=== Written task ===
Print the data exactly as it is given, please.

____ Data excerpt

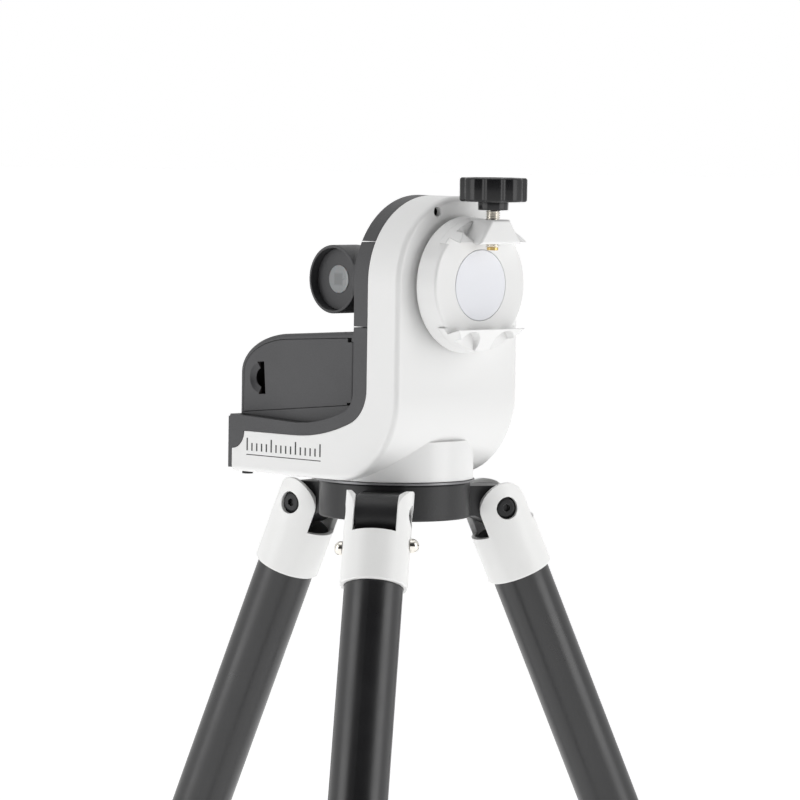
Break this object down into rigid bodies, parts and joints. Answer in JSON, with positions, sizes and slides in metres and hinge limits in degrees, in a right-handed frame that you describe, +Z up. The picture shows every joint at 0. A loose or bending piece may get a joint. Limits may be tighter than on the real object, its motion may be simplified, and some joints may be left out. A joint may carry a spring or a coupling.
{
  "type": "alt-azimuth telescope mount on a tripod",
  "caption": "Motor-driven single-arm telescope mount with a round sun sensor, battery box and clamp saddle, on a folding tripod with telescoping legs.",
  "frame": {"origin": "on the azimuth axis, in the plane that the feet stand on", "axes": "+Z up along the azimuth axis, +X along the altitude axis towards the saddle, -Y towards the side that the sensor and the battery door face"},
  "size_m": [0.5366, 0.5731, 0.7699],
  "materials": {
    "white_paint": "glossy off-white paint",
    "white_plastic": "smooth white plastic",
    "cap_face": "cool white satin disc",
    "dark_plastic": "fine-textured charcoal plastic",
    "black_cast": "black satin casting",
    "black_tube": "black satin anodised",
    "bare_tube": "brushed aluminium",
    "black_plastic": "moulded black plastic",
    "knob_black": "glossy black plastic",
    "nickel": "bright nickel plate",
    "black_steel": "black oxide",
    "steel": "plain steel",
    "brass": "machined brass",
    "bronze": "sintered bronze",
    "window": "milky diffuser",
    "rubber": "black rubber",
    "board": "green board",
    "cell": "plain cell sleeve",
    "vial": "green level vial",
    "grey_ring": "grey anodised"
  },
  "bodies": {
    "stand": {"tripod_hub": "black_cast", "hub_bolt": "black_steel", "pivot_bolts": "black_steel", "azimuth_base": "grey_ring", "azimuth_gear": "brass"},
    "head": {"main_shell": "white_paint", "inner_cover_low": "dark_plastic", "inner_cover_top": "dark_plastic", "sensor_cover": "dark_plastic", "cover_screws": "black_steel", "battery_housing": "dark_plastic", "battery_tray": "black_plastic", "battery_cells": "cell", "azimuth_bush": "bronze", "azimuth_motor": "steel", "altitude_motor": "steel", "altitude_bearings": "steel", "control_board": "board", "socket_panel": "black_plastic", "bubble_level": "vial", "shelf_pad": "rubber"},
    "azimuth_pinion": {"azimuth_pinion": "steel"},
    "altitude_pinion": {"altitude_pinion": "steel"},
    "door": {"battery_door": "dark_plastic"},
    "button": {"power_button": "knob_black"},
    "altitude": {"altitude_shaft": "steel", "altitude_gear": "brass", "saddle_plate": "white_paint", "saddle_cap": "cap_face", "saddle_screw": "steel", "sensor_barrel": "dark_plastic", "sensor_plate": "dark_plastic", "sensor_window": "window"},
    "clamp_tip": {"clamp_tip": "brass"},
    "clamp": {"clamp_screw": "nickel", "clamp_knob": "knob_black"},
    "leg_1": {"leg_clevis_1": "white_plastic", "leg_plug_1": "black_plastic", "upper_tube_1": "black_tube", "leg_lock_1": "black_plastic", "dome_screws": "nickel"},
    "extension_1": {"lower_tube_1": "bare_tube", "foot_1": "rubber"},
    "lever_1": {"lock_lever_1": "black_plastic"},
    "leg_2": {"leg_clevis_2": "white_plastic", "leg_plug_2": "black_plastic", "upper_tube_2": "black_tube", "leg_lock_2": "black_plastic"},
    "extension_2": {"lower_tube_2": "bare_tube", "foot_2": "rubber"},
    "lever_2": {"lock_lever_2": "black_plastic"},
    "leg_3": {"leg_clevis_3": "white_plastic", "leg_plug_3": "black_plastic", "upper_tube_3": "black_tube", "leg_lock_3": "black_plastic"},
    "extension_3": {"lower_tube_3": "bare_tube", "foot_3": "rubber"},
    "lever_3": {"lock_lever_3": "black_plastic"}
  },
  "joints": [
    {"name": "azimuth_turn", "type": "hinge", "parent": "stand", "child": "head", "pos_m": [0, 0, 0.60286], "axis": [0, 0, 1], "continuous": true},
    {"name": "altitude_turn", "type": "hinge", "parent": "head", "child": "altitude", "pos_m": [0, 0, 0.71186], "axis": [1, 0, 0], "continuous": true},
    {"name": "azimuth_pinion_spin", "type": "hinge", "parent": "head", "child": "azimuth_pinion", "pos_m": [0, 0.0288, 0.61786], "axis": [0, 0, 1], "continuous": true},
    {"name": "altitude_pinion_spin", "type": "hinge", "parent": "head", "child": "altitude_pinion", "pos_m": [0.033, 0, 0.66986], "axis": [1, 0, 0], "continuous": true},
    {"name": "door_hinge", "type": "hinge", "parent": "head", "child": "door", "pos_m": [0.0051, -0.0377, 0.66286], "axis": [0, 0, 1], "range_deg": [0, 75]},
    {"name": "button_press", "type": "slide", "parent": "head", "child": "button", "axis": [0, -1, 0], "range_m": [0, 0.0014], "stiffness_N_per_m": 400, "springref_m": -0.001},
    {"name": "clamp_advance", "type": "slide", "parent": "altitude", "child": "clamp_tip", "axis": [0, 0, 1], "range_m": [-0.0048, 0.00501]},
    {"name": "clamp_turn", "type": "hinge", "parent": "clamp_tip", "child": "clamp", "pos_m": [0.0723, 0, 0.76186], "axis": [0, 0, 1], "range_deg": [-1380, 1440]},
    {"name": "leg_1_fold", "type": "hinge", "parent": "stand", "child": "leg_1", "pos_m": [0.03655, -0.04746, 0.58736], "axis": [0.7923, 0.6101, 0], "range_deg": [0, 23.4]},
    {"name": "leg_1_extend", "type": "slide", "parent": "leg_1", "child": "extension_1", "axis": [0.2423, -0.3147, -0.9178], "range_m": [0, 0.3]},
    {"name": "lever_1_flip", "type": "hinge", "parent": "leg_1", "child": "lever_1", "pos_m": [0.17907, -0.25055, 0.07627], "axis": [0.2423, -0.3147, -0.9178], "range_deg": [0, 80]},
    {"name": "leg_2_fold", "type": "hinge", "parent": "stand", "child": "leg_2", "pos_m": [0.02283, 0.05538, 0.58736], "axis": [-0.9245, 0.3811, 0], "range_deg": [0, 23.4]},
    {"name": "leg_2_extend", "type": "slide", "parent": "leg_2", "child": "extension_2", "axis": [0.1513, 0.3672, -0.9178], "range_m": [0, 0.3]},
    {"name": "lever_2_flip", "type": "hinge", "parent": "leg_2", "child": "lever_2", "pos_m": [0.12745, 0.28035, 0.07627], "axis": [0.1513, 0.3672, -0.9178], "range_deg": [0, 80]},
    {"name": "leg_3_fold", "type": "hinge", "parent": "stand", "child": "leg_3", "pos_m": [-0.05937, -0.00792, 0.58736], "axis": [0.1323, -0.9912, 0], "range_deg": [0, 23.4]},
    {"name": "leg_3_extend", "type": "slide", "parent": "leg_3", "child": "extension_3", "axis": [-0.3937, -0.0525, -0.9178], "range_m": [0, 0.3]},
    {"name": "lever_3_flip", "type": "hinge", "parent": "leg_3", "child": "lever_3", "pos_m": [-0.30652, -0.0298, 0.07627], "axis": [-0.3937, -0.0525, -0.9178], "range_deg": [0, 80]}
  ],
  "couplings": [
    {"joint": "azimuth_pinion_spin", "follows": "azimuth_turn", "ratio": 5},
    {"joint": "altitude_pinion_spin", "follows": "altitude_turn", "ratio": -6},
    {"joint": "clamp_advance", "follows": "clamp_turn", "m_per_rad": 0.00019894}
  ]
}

________

=== Answer to this exercise ===
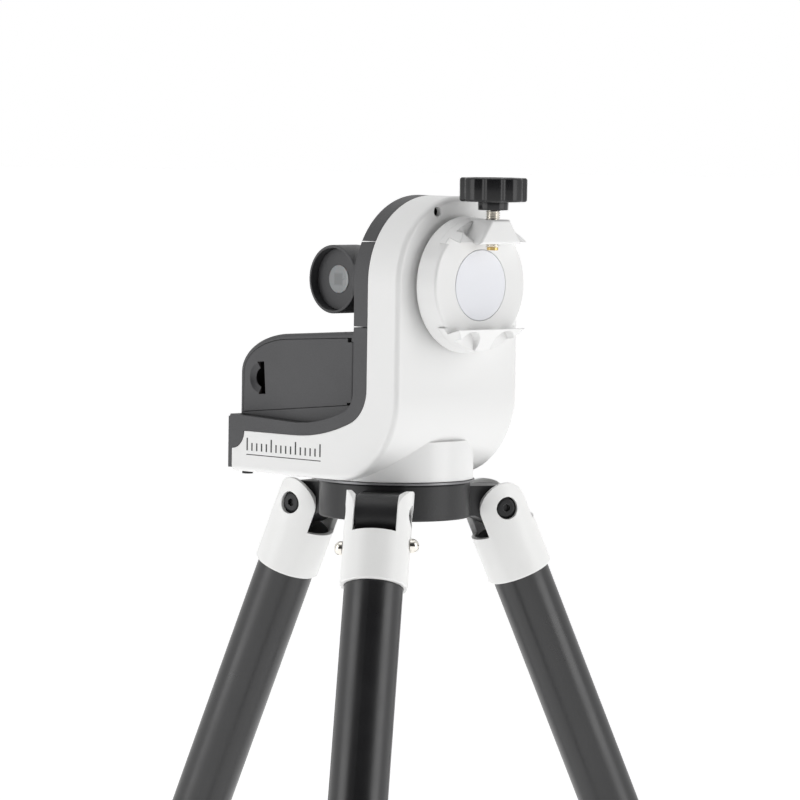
Break this object down into rigid bodies, parts and joints. Answer in JSON, with positions, sizes and slides in metres and hinge limits in degrees, in a right-handed frame that you describe, +Z up. The picture shows every joint at 0. A loose or bending piece may get a joint. Limits may be tighter than on the real object, its motion may be simplified, and some joints may be left out. A joint may carry a spring or a coupling.
{
  "type": "alt-azimuth telescope mount on a tripod",
  "caption": "Motor-driven single-arm telescope mount with a round sun sensor, battery box and clamp saddle, on a folding tripod with telescoping legs.",
  "frame": {"origin": "on the azimuth axis, in the plane that the feet stand on", "axes": "+Z up along the azimuth axis, +X along the altitude axis towards the saddle, -Y towards the side that the sensor and the battery door face"},
  "size_m": [0.5366, 0.5731, 0.7699],
  "materials": {
    "white_paint": "glossy off-white paint",
    "white_plastic": "smooth white plastic",
    "cap_face": "cool white satin disc",
    "dark_plastic": "fine-textured charcoal plastic",
    "black_cast": "black satin casting",
    "black_tube": "black satin anodised",
    "bare_tube": "brushed aluminium",
    "black_plastic": "moulded black plastic",
    "knob_black": "glossy black plastic",
    "nickel": "bright nickel plate",
    "black_steel": "black oxide",
    "steel": "plain steel",
    "brass": "machined brass",
    "bronze": "sintered bronze",
    "window": "milky diffuser",
    "rubber": "black rubber",
    "board": "green board",
    "cell": "plain cell sleeve",
    "vial": "green level vial",
    "grey_ring": "grey anodised"
  },
  "bodies": {
    "stand": {"tripod_hub": "black_cast", "hub_bolt": "black_steel", "pivot_bolts": "black_steel", "azimuth_base": "grey_ring", "azimuth_gear": "brass"},
    "head": {"main_shell": "white_paint", "inner_cover_low": "dark_plastic", "inner_cover_top": "dark_plastic", "sensor_cover": "dark_plastic", "cover_screws": "black_steel", "battery_housing": "dark_plastic", "battery_tray": "black_plastic", "battery_cells": "cell", "azimuth_bush": "bronze", "azimuth_motor": "steel", "altitude_motor": "steel", "altitude_bearings": "steel", "control_board": "board", "socket_panel": "black_plastic", "bubble_level": "vial", "shelf_pad": "rubber"},
    "azimuth_pinion": {"azimuth_pinion": "steel"},
    "altitude_pinion": {"altitude_pinion": "steel"},
    "door": {"battery_door": "dark_plastic"},
    "button": {"power_button": "knob_black"},
    "altitude": {"altitude_shaft": "steel", "altitude_gear": "brass", "saddle_plate": "white_paint", "saddle_cap": "cap_face", "saddle_screw": "steel", "sensor_barrel": "dark_plastic", "sensor_plate": "dark_plastic", "sensor_window": "window"},
    "clamp_tip": {"clamp_tip": "brass"},
    "clamp": {"clamp_screw": "nickel", "clamp_knob": "knob_black"},
    "leg_1": {"leg_clevis_1": "white_plastic", "leg_plug_1": "black_plastic", "upper_tube_1": "black_tube", "leg_lock_1": "black_plastic", "dome_screws": "nickel"},
    "extension_1": {"lower_tube_1": "bare_tube", "foot_1": "rubber"},
    "lever_1": {"lock_lever_1": "black_plastic"},
    "leg_2": {"leg_clevis_2": "white_plastic", "leg_plug_2": "black_plastic", "upper_tube_2": "black_tube", "leg_lock_2": "black_plastic"},
    "extension_2": {"lower_tube_2": "bare_tube", "foot_2": "rubber"},
    "lever_2": {"lock_lever_2": "black_plastic"},
    "leg_3": {"leg_clevis_3": "white_plastic", "leg_plug_3": "black_plastic", "upper_tube_3": "black_tube", "leg_lock_3": "black_plastic"},
    "extension_3": {"lower_tube_3": "bare_tube", "foot_3": "rubber"},
    "lever_3": {"lock_lever_3": "black_plastic"}
  },
  "joints": [
    {"name": "azimuth_turn", "type": "hinge", "parent": "stand", "child": "head", "pos_m": [0, 0, 0.60286], "axis": [0, 0, 1], "continuous": true},
    {"name": "altitude_turn", "type": "hinge", "parent": "head", "child": "altitude", "pos_m": [0, 0, 0.71186], "axis": [1, 0, 0], "continuous": true},
    {"name": "azimuth_pinion_spin", "type": "hinge", "parent": "head", "child": "azimuth_pinion", "pos_m": [0, 0.0288, 0.61786], "axis": [0, 0, 1], "continuous": true},
    {"name": "altitude_pinion_spin", "type": "hinge", "parent": "head", "child": "altitude_pinion", "pos_m": [0.033, 0, 0.66986], "axis": [1, 0, 0], "continuous": true},
    {"name": "door_hinge", "type": "hinge", "parent": "head", "child": "door", "pos_m": [0.0051, -0.0377, 0.66286], "axis": [0, 0, 1], "range_deg": [0, 75]},
    {"name": "button_press", "type": "slide", "parent": "head", "child": "button", "axis": [0, -1, 0], "range_m": [0, 0.0014], "stiffness_N_per_m": 400, "springref_m": -0.001},
    {"name": "clamp_advance", "type": "slide", "parent": "altitude", "child": "clamp_tip", "axis": [0, 0, 1], "range_m": [-0.0048, 0.00501]},
    {"name": "clamp_turn", "type": "hinge", "parent": "clamp_tip", "child": "clamp", "pos_m": [0.0723, 0, 0.76186], "axis": [0, 0, 1], "range_deg": [-1380, 1440]},
    {"name": "leg_1_fold", "type": "hinge", "parent": "stand", "child": "leg_1", "pos_m": [0.03655, -0.04746, 0.58736], "axis": [0.7923, 0.6101, 0], "range_deg": [0, 23.4]},
    {"name": "leg_1_extend", "type": "slide", "parent": "leg_1", "child": "extension_1", "axis": [0.2423, -0.3147, -0.9178], "range_m": [0, 0.3]},
    {"name": "lever_1_flip", "type": "hinge", "parent": "leg_1", "child": "lever_1", "pos_m": [0.17907, -0.25055, 0.07627], "axis": [0.2423, -0.3147, -0.9178], "range_deg": [0, 80]},
    {"name": "leg_2_fold", "type": "hinge", "parent": "stand", "child": "leg_2", "pos_m": [0.02283, 0.05538, 0.58736], "axis": [-0.9245, 0.3811, 0], "range_deg": [0, 23.4]},
    {"name": "leg_2_extend", "type": "slide", "parent": "leg_2", "child": "extension_2", "axis": [0.1513, 0.3672, -0.9178], "range_m": [0, 0.3]},
    {"name": "lever_2_flip", "type": "hinge", "parent": "leg_2", "child": "lever_2", "pos_m": [0.12745, 0.28035, 0.07627], "axis": [0.1513, 0.3672, -0.9178], "range_deg": [0, 80]},
    {"name": "leg_3_fold", "type": "hinge", "parent": "stand", "child": "leg_3", "pos_m": [-0.05937, -0.00792, 0.58736], "axis": [0.1323, -0.9912, 0], "range_deg": [0, 23.4]},
    {"name": "leg_3_extend", "type": "slide", "parent": "leg_3", "child": "extension_3", "axis": [-0.3937, -0.0525, -0.9178], "range_m": [0, 0.3]},
    {"name": "lever_3_flip", "type": "hinge", "parent": "leg_3", "child": "lever_3", "pos_m": [-0.30652, -0.0298, 0.07627], "axis": [-0.3937, -0.0525, -0.9178], "range_deg": [0, 80]}
  ],
  "couplings": [
    {"joint": "azimuth_pinion_spin", "follows": "azimuth_turn", "ratio": 5},
    {"joint": "altitude_pinion_spin", "follows": "altitude_turn", "ratio": -6},
    {"joint": "clamp_advance", "follows": "clamp_turn", "m_per_rad": 0.00019894}
  ]
}